The detection failure is worth examining structurally. Coinbase's internal tools presumably log access patterns - who queries which customer record, when and how often. A support agent who suddenly begins exporting customer records at a rate inconsistent with their normal workflow should surface in any behavioural analytics system. Either the monitoring was not in place, the thresholds were not calibrated for the outsourced workforce or the alerts were generated and ignored.

This is not unique to Coinbase. The Verizon DBIR consistently documents a median detection time for insider threats that dwarfs external attacks. The reason is structural: insider activity uses legitimate credentials and legitimate tools to access data the insider is authorised to see. The difference between normal work and exfiltration is often a matter of volume and pattern, not permission. Detection systems built around perimeter violations and malware signatures are blind to it.

The five-month window also raises questions about the scope of the exfiltration. The confirmed number was 69,461 users - less than one per cent of the customer base. But that figure represents the accounts that Coinbase could definitively identify as compromised during its investigation. Whether the actual number of accessed records is higher remains an open question, particularly given the length of time the agents had unfettered access to the internal tool.

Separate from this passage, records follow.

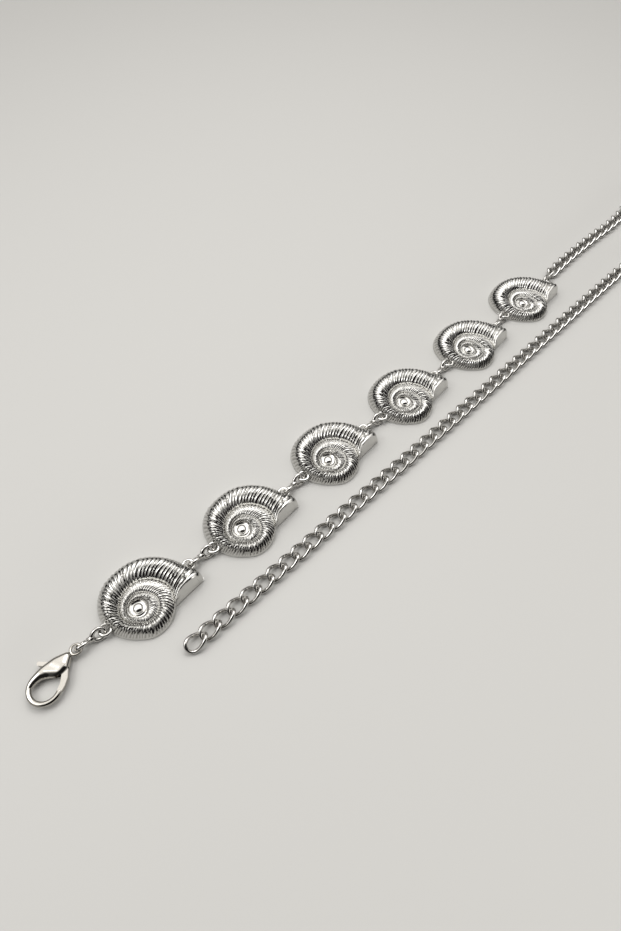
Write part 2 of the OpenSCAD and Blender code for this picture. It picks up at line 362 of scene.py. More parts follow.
@dataclass(frozen=True)
class Finish:
    """A metal surface: its colour, its gloss and the fine relief that its making left.

    Args:
        name: what the real finish is.
        colour: the metal's own colour, sRGB hex.
        shade: the same metal where it is thinner or worn, sRGB hex.
        gloss: lowest and highest roughness.
        grain: size of the cast or rolled grain, in mm.
        relief: height of that grain, in mm.
        cloud: size of the slow changes in colour and gloss, in mm.
        groove_shade: how far painted shade darkens the colour in grooves, from 0 to 1.
        metal: 1 for bare metal, less where a matt skin scatters the light.
    """

    name: str
    colour: str
    shade: str
    gloss: Pair
    grain: float
    relief: float
    cloud: float = 6.0
    groove_shade: float = 0.0
    metal: float = 1.0

    def material(self) -> bpy.types.Material:
        """Builds the finish as a material on Object coordinates."""
        known = bpy.data.materials.get(self.name)
        if known:
            return known
        made = bpy.data.materials.new(self.name)
        made.use_nodes = True
        tree = made.node_tree
        tree.nodes.clear()
        place = add_node(tree, "ShaderNodeTexCoord").outputs["Object"]
        cloud = add_node(tree, "ShaderNodeTexNoise",
                         {"Scale": 1 / (self.cloud * MM), "Detail": 3.0, "Roughness": 0.55},
                         {"Vector": place})
        grain = add_node(tree, "ShaderNodeTexNoise",
                         {"Scale": 1 / (self.grain * MM), "Detail": 4.0, "Roughness": 0.6},
                         {"Vector": place})
        tone = add_node(tree, "ShaderNodeMix", {"data_type": "RGBA", MIX_A: linear(self.colour),
                                                MIX_B: linear(self.shade)},
                        {"0": cloud.outputs["Fac"]})
        colour = tone.outputs[MIX_RESULT]
        # painted shade: the colour is darkened towards the groove colour where the recess attribute
        # marks a rib valley
        if self.groove_shade:
            groove = add_node(tree, "ShaderNodeAttribute", {"attribute_name": "groove_shade"})
            depth = add_node(tree, "ShaderNodeMapRange", {"To Max": self.groove_shade},
                             {"Value": groove.outputs["Fac"]})
            dark = add_node(tree, "ShaderNodeMix", {"data_type": "RGBA", "blend_type": "MULTIPLY",
                                                    MIX_B: linear(GROOVE_SHADE_COLOUR)},
                            {"0": depth.outputs["Result"], MIX_A: colour})
            colour = dark.outputs[MIX_RESULT]
        gloss = add_node(tree, "ShaderNodeMapRange",
                         {"From Min": 0.3, "From Max": 0.7, "To Min": self.gloss[0],
                          "To Max": self.gloss[1]}, {"Value": cloud.outputs["Fac"]})
        bump = add_node(tree, "ShaderNodeBump", {"Distance": self.relief * MM, "Strength": 1.0},
                        {"Height": grain.outputs["Fac"]})
        metal = add_node(tree, "ShaderNodeBsdfPrincipled", {"Metallic": self.metal},
                         {"Base Color": colour, "Roughness": gloss.outputs["Result"],
                          "Normal": bump.outputs["Normal"]})
        add_node(tree, "ShaderNodeOutputMaterial", None, {"Surface": metal.outputs["BSDF"]})
        return made


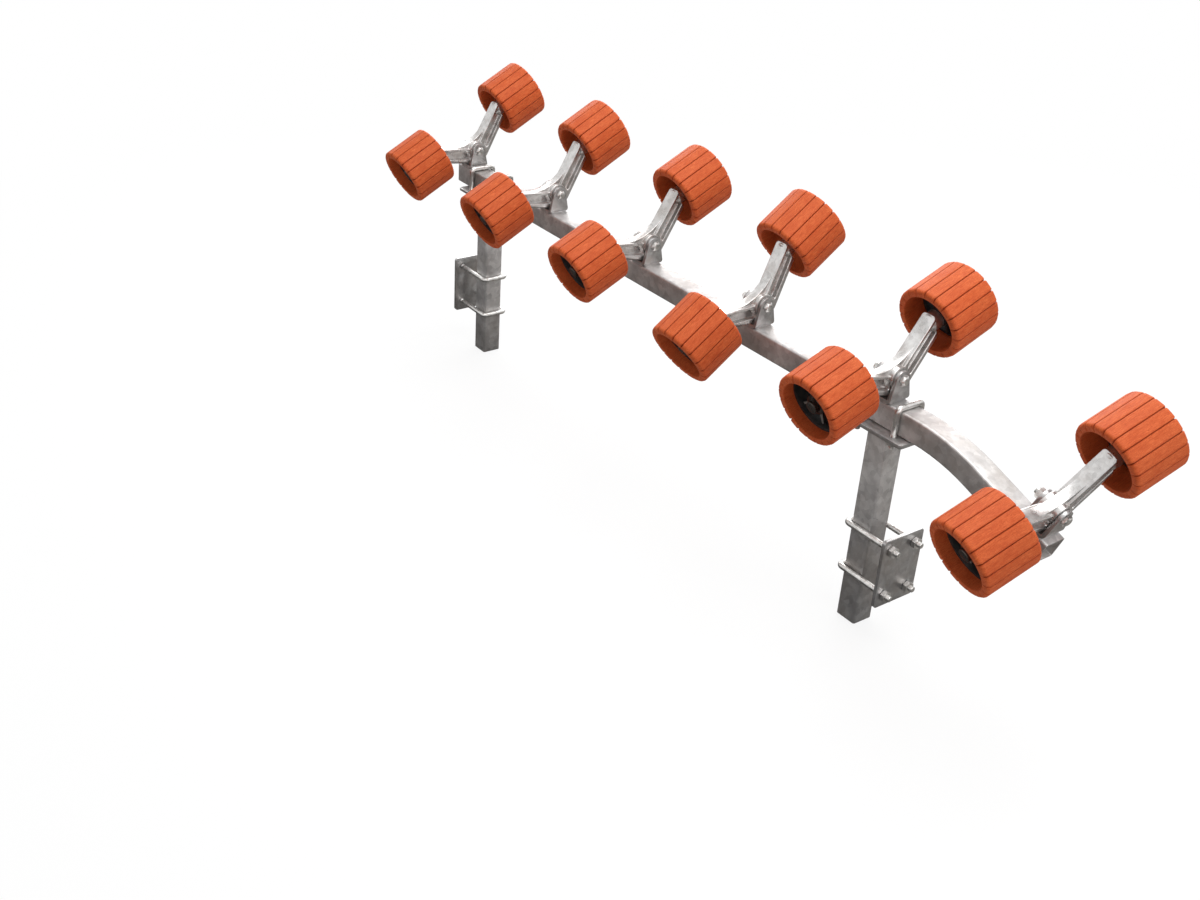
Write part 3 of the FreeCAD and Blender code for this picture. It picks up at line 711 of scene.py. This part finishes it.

The broader cryptocurrency industry should be paying attention. Coinbase is not the only exchange that outsources customer support operations, and the economics that made this attack profitable in India apply in every other region where support functions are offshored. The vulnerability is not in the code. It is in the labour model.

The question for every organisation with outsourced access to sensitive data is not whether their monitoring would catch a bribed insider. It is whether they have tested that assumption.

The cheapest way past every firewall has always been a conversation with someone who is already inside.